SM: Well, I think that has been a surprise, too. Most of the War Fronts have been better on the turf, and they tried him on the turf the first few times he ran, and then I think they ran him at Churchill on the dirt and it worked and they kept going with it. So maybe Code of Honor will be the same situation, without ever having to run on the turf. It's surprising that War of Will has done as well as he has on the dirt, being by War Front, who's basically been a turf sire. But, War Front was a dirt horse and I don't know that he ever ran on the turf. I trained War Front's mother, Starry Dreamer, and she did run long, but on the turf. And with Code of Honor being by Noble Mission, maybe he would have been a good dirt horse. Who knows? He raced in Europe. He ran a long way on the turf over there. Frankel, as good as he was, he might have run over anything. So those are things that we really don't know when we come back with that influence. But Code of Honor, right from the get-go, showed an affinity for the dirt, and Noble Mission has gotten off to a really great start here and in Europe, and looks like he's got a good future as a sire.

TDN: What's Code of Honor like to be around?

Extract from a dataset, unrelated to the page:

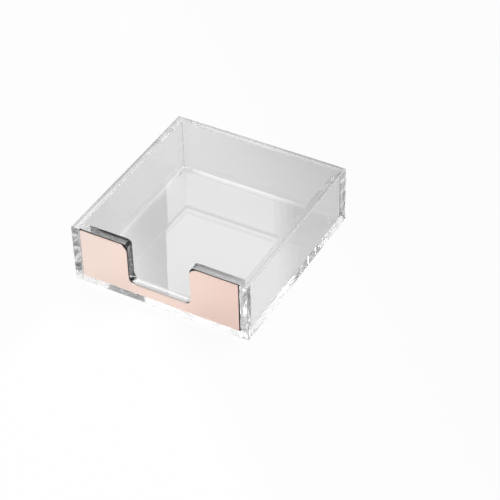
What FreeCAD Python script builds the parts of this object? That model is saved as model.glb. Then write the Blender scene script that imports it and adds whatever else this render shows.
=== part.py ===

SM: He's gotten to the point where, once I started training him a little harder, he's gotten a little more aggressive around the stall and the barn. He's an easy horse to train, pretty push button. He does pretty much what you want him to do. Looks-wise, he's never been a big-bodied stature type of a horse, but he's very efficient in what he does, so I think that he sort of makes up for maybe his lack of size and stature in his efficiency. And he's always been really sound, where I can really kind of train him a little bit harder and see if he'd take it or not. You know, it's something you're going to have to do to get to races like the Fountain of Youth and hopefully down the line.

TDN: After the Champagne, you took him to the Breeders' Cup. What happened?

SM: Going to the Breeders' Cup, he did everything great. We were really excited to get him there, but from the day we got him there he started coughing. I think I was a sort of `hoping against hope' to get him there and then on Friday morning of his race, he had a temperature of 103 and some change, so that took care of that.

TDN: He was fourth last out in the Mucho Macho Man S. Any thoughts on that race?

SM: I just don't think I'd done enough with him. I don't know whether having that little bit of a temperature and going through the weather in New York and coming down here had anything to do with it. He seemed to be fine. He had worked fine up there, but I just basically don't think I had done enough with him to go one mile, around one turn here. He went into the second quarter, which was a pretty fast quarter, and the track was tiring and I just don't think he was up to it.

TDN: What are your expectations for the Fountain of Youth?

SM: Well, I wouldn't be running him if I didn't think he was going to run well. I like the post. We got the one post. There's some speed in the race. I think we can break. They break pretty close to the turn, so we can save some ground going around the first turn. Let the race develop in front of him. I think he'd probably be sitting in the middle somewhere. I hope that they go in a hurry and he can make his run.

But I want him to do what he wants to do, and I think what he wants to do is to finish and not be up there sort of contesting the pace, and take it from there. I'm in it to win. If he doesn't win, but makes a really good showing, we can go on in a different capacity, whether it be the [GI] Florida Derby or the [GII] Wood [Memorial S.] or the [GII Toyota] Bluegrass [S.] or what. But if he runs disappointing, we'll back off of him and see where he takes us from there. But I do know he's a horse with ability.